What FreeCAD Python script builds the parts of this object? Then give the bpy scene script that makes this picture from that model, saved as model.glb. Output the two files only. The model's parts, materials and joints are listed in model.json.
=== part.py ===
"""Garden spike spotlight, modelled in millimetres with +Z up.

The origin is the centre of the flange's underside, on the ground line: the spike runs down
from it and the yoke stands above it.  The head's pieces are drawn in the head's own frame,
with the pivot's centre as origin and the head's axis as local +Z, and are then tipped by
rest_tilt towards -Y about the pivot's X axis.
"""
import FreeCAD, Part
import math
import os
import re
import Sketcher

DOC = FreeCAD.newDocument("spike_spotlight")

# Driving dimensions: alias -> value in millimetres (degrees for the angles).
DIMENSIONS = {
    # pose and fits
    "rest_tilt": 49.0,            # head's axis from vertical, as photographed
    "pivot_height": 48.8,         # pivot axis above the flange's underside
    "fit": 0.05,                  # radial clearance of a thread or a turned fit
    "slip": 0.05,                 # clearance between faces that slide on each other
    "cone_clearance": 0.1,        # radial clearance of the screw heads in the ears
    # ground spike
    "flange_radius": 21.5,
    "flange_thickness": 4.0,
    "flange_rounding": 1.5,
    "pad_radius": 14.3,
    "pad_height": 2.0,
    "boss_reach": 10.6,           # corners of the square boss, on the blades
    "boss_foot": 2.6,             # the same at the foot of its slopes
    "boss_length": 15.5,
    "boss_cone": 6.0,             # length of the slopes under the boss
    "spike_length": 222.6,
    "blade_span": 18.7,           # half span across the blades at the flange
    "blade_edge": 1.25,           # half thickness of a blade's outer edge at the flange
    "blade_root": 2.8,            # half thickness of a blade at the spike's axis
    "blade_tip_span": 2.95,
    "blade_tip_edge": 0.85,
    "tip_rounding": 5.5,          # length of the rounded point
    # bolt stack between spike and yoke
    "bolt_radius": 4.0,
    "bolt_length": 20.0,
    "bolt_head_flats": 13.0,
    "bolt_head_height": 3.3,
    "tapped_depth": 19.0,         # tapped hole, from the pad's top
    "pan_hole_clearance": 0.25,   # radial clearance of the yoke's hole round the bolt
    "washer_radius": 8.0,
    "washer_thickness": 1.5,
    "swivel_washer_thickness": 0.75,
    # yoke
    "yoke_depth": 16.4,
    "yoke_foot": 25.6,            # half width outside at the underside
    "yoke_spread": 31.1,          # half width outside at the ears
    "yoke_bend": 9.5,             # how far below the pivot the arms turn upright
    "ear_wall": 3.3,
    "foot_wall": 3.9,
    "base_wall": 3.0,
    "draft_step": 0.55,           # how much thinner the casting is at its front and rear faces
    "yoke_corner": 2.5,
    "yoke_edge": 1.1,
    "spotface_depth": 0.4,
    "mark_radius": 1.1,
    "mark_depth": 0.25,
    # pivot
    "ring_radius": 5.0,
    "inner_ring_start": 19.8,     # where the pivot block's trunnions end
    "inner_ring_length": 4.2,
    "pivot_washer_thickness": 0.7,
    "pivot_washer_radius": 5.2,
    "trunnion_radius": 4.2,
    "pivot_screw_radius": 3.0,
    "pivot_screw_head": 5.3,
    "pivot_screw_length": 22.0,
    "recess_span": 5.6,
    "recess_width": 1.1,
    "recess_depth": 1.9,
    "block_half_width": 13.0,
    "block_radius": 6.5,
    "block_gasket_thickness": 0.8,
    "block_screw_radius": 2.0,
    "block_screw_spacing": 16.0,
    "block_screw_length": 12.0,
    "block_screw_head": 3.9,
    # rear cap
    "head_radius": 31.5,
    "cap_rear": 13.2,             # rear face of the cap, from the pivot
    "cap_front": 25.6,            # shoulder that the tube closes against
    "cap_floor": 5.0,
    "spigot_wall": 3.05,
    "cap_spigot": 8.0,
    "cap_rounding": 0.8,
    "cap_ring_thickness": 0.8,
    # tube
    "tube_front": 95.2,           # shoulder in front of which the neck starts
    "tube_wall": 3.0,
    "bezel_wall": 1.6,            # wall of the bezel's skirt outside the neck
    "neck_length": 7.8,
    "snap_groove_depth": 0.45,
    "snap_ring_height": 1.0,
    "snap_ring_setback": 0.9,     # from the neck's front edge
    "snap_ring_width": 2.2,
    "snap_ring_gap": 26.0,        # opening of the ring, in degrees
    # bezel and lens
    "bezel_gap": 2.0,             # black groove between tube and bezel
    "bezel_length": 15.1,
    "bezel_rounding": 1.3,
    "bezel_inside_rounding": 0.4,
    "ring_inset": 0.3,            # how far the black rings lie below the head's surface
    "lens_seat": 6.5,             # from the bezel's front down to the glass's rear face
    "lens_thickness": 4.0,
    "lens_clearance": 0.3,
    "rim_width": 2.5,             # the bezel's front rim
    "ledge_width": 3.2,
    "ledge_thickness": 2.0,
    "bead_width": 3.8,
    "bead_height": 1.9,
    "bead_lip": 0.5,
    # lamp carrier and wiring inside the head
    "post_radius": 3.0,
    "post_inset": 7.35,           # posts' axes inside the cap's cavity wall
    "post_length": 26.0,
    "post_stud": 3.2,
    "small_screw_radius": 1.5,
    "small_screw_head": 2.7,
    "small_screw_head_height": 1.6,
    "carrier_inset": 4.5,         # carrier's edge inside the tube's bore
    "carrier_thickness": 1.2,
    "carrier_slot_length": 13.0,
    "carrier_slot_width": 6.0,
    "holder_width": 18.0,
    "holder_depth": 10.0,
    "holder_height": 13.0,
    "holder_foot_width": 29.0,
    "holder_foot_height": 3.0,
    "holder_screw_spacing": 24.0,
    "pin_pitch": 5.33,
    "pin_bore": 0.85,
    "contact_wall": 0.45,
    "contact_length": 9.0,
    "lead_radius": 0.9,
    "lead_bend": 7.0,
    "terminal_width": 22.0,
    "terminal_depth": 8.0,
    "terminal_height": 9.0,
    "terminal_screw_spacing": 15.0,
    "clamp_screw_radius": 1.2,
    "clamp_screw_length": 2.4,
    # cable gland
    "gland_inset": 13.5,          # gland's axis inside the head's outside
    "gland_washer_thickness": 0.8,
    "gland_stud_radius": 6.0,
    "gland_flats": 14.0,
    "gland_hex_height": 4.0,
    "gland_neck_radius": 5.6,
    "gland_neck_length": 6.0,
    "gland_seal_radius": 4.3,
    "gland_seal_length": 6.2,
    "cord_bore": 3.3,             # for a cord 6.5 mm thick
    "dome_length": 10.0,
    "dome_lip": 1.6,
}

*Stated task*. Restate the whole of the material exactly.

*Result below*.
What FreeCAD Python script builds the parts of this object? Then give the bpy scene script that makes this picture from that model, saved as model.glb. Output the two files only. The model's parts, materials and joints are listed in model.json.
=== part.py ===
"""Garden spike spotlight, modelled in millimetres with +Z up.

The origin is the centre of the flange's underside, on the ground line: the spike runs down
from it and the yoke stands above it.  The head's pieces are drawn in the head's own frame,
with the pivot's centre as origin and the head's axis as local +Z, and are then tipped by
rest_tilt towards -Y about the pivot's X axis.
"""
import FreeCAD, Part
import math
import os
import re
import Sketcher

DOC = FreeCAD.newDocument("spike_spotlight")

# Driving dimensions: alias -> value in millimetres (degrees for the angles).
DIMENSIONS = {
    # pose and fits
    "rest_tilt": 49.0,            # head's axis from vertical, as photographed
    "pivot_height": 48.8,         # pivot axis above the flange's underside
    "fit": 0.05,                  # radial clearance of a thread or a turned fit
    "slip": 0.05,                 # clearance between faces that slide on each other
    "cone_clearance": 0.1,        # radial clearance of the screw heads in the ears
    # ground spike
    "flange_radius": 21.5,
    "flange_thickness": 4.0,
    "flange_rounding": 1.5,
    "pad_radius": 14.3,
    "pad_height": 2.0,
    "boss_reach": 10.6,           # corners of the square boss, on the blades
    "boss_foot": 2.6,             # the same at the foot of its slopes
    "boss_length": 15.5,
    "boss_cone": 6.0,             # length of the slopes under the boss
    "spike_length": 222.6,
    "blade_span": 18.7,           # half span across the blades at the flange
    "blade_edge": 1.25,           # half thickness of a blade's outer edge at the flange
    "blade_root": 2.8,            # half thickness of a blade at the spike's axis
    "blade_tip_span": 2.95,
    "blade_tip_edge": 0.85,
    "tip_rounding": 5.5,          # length of the rounded point
    # bolt stack between spike and yoke
    "bolt_radius": 4.0,
    "bolt_length": 20.0,
    "bolt_head_flats": 13.0,
    "bolt_head_height": 3.3,
    "tapped_depth": 19.0,         # tapped hole, from the pad's top
    "pan_hole_clearance": 0.25,   # radial clearance of the yoke's hole round the bolt
    "washer_radius": 8.0,
    "washer_thickness": 1.5,
    "swivel_washer_thickness": 0.75,
    # yoke
    "yoke_depth": 16.4,
    "yoke_foot": 25.6,            # half width outside at the underside
    "yoke_spread": 31.1,          # half width outside at the ears
    "yoke_bend": 9.5,             # how far below the pivot the arms turn upright
    "ear_wall": 3.3,
    "foot_wall": 3.9,
    "base_wall": 3.0,
    "draft_step": 0.55,           # how much thinner the casting is at its front and rear faces
    "yoke_corner": 2.5,
    "yoke_edge": 1.1,
    "spotface_depth": 0.4,
    "mark_radius": 1.1,
    "mark_depth": 0.25,
    # pivot
    "ring_radius": 5.0,
    "inner_ring_start": 19.8,     # where the pivot block's trunnions end
    "inner_ring_length": 4.2,
    "pivot_washer_thickness": 0.7,
    "pivot_washer_radius": 5.2,
    "trunnion_radius": 4.2,
    "pivot_screw_radius": 3.0,
    "pivot_screw_head": 5.3,
    "pivot_screw_length": 22.0,
    "recess_span": 5.6,
    "recess_width": 1.1,
    "recess_depth": 1.9,
    "block_half_width": 13.0,
    "block_radius": 6.5,
    "block_gasket_thickness": 0.8,
    "block_screw_radius": 2.0,
    "block_screw_spacing": 16.0,
    "block_screw_length": 12.0,
    "block_screw_head": 3.9,
    # rear cap
    "head_radius": 31.5,
    "cap_rear": 13.2,             # rear face of the cap, from the pivot
    "cap_front": 25.6,            # shoulder that the tube closes against
    "cap_floor": 5.0,
    "spigot_wall": 3.05,
    "cap_spigot": 8.0,
    "cap_rounding": 0.8,
    "cap_ring_thickness": 0.8,
    # tube
    "tube_front": 95.2,           # shoulder in front of which the neck starts
    "tube_wall": 3.0,
    "bezel_wall": 1.6,            # wall of the bezel's skirt outside the neck
    "neck_length": 7.8,
    "snap_groove_depth": 0.45,
    "snap_ring_height": 1.0,
    "snap_ring_setback": 0.9,     # from the neck's front edge
    "snap_ring_width": 2.2,
    "snap_ring_gap": 26.0,        # opening of the ring, in degrees
    # bezel and lens
    "bezel_gap": 2.0,             # black groove between tube and bezel
    "bezel_length": 15.1,
    "bezel_rounding": 1.3,
    "bezel_inside_rounding": 0.4,
    "ring_inset": 0.3,            # how far the black rings lie below the head's surface
    "lens_seat": 6.5,             # from the bezel's front down to the glass's rear face
    "lens_thickness": 4.0,
    "lens_clearance": 0.3,
    "rim_width": 2.5,             # the bezel's front rim
    "ledge_width": 3.2,
    "ledge_thickness": 2.0,
    "bead_width": 3.8,
    "bead_height": 1.9,
    "bead_lip": 0.5,
    # lamp carrier and wiring inside the head
    "post_radius": 3.0,
    "post_inset": 7.35,           # posts' axes inside the cap's cavity wall
    "post_length": 26.0,
    "post_stud": 3.2,
    "small_screw_radius": 1.5,
    "small_screw_head": 2.7,
    "small_screw_head_height": 1.6,
    "carrier_inset": 4.5,         # carrier's edge inside the tube's bore
    "carrier_thickness": 1.2,
    "carrier_slot_length": 13.0,
    "carrier_slot_width": 6.0,
    "holder_width": 18.0,
    "holder_depth": 10.0,
    "holder_height": 13.0,
    "holder_foot_width": 29.0,
    "holder_foot_height": 3.0,
    "holder_screw_spacing": 24.0,
    "pin_pitch": 5.33,
    "pin_bore": 0.85,
    "contact_wall": 0.45,
    "contact_length": 9.0,
    "lead_radius": 0.9,
    "lead_bend": 7.0,
    "terminal_width": 22.0,
    "terminal_depth": 8.0,
    "terminal_height": 9.0,
    "terminal_screw_spacing": 15.0,
    "clamp_screw_radius": 1.2,
    "clamp_screw_length": 2.4,
    # cable gland
    "gland_inset": 13.5,          # gland's axis inside the head's outside
    "gland_washer_thickness": 0.8,
    "gland_stud_radius": 6.0,
    "gland_flats": 14.0,
    "gland_hex_height": 4.0,
    "gland_neck_radius": 5.6,
    "gland_neck_length": 6.0,
    "gland_seal_radius": 4.3,
    "gland_seal_length": 6.2,
    "cord_bore": 3.3,             # for a cord 6.5 mm thick
    "dome_length": 10.0,
    "dome_lip": 1.6,
}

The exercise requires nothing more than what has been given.